In the legislature, Decore focused his attacks in the government around fiscal responsibility and the province's rapidly rising debt. He was also critical of the government's involvement in the private sector which had, in some high-profile cases, resulted in companies defaulting on huge government loans. The Liberals rose rapidly in the polls, and Progressive Conservative Premier Don Getty resigned in 1992 rather than lead his party into another election that it might well lose.

The Progressive Conservatives' new leader, Environment Minister and former Calgary mayor Ralph Klein, had won the leadership in part by making arguments similar to Decore's. He favoured a near-immediate balancing of the provincial budget and rapid debt repayment thereafter, and declared his government "out of the business of business". In the 1993 election, Decore therefore faced a Premier with whom he agreed on many issues; he coped by arguing that the Progressive Conservatives had, as a party, no moral authority left on the issues on which Klein was campaigning. The campaign was also notable as the former mayors of Edmonton and Calgary were facing off as party leaders.

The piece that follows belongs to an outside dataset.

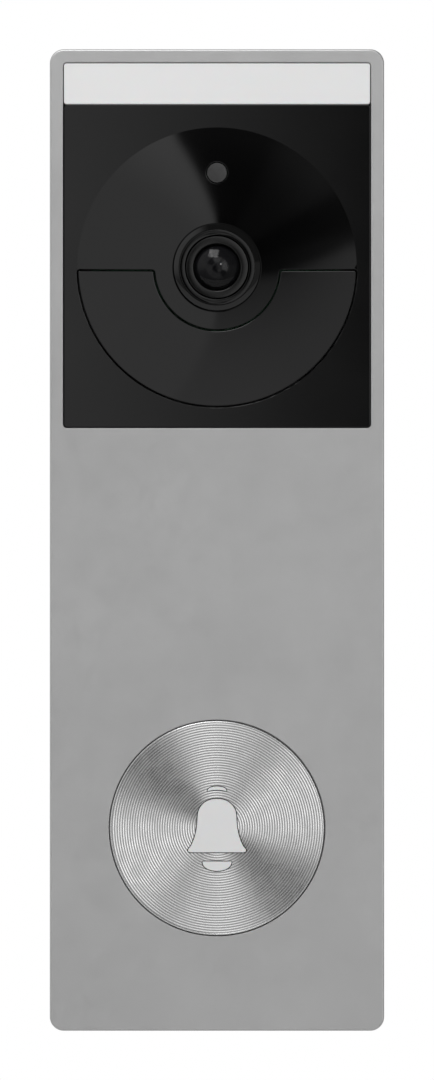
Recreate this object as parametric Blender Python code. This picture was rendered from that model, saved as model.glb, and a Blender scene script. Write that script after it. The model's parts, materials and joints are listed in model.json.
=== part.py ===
"""Wired video doorbell: a tall aluminium front on a plastic housing that hooks on a wall bracket.

All sizes are in metres. X runs to the right and Z runs up. Depth is measured out from the wall,
so a piece at depth d lies at Y = -d. The origin is on the wall, at the middle of the bracket.
"""

import math

import bmesh
import bpy

# Fits shared by all pieces
CLEARANCE = 0.0003
CURVE_SIDES = 64
CUT_MARGIN = 0.001

# Front plate
PLATE_WIDTH = 0.0620
PLATE_HEIGHT = 0.1820
PLATE_CORNER = 0.0026
PLATE_FRONT = 0.0250
PLATE_WALL = 0.0018
SKIRT_DEPTH = 0.0058
SKIRT_WALL = 0.0013
PLATE_EDGE_BEVEL = 0.0003

# Opening in the plate for the camera window and the light bar
OPENING_SIDE_BORDER = 0.00245
OPENING_TOP_BORDER = 0.00244
OPENING_CORNER = 0.0007
WINDOW_STEP = 0.00025
WINDOW_FLANGE = 0.0007
WINDOW_THICKNESS = 0.00285
WINDOW_GASKET = 0.0004
GASKET_SIDE = 0.0025
GASKET_END = 0.0015
LIGHT_BAR_HEIGHT = 0.0078

# Camera
DISH_MARGIN = 0.00265
DISH_TOP_MARGIN = 0.00426
DISH_BOTTOM_MARGIN = 0.00394
DISH_SLOPE = math.radians(6.6)
COLLAR_RADIUS = 0.00805
COLLAR_TOP_RADIUS = 0.0070
COLLAR_RISE = 0.0021
BEZEL_BORE = 0.00595
BEZEL_FLANGE = 0.0014
RETAINER_BORE = 0.0044
DOME_RADIUS = 0.0041
DOME_CURVE = 0.0065
DOME_SINK = 0.0008
DOME_RIM = 0.0009
BARREL_RADIUS = 0.0038
BARREL_LENGTH = 0.0063
BARREL_SOCKET = 0.0010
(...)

The Liberals won 32 of the province's 83 seats, the highest percentage they had won since leaving government in 1921 and the highest percentage won by any opposition party in the province's history. They returned to official opposition status for the first time since 1967, while banishing the New Democrats from the legislature.

Decore now led the second-largest opposition caucus in the province's history. However, many Liberal MLAs and party members were unhappy to find themselves in the opposition after expecting to win power for the first time in more than 70 years. The disappointing results led to calls within the party for Decore to step down. Decore resigned his leadership in 1994, and did not seek re-election as MLA in the 1997 election.

== Personal life, death, and legacy ==
His father had been a prominent member of the Ukrainian Orthodox Church of Canada and Laurence attended St. John's Ukrainian Orthodox Cathedral in Edmonton.

After leaving politics, Decore returned to business and became chairman of the Canada-Ukraine Business Initiative. He was admitted to the Order of Canada in 1983, and received an honorary doctorate of laws from the University of Alberta in 1999.

Decore was a two-time cancer survivor, having survived colon cancer in 1990 and liver cancer two years later, but a third incidence killed him in 1999. In a tribute, Prime Minister Jean Chrétien called Decore "an extraordinarily gifted leader" and "a man of vision and perseverance", while Klein said that he "brought great passion and a keen intellect to all he did in public life".

Laurence Decore Lookout, a viewing point overlooking the North Saskatchewan River in Edmonton, is named in Decore's honour, as are the Edmonton Decore electoral district and the Laurence Decore Award for Student Leadership, a provincially endowed scholarship.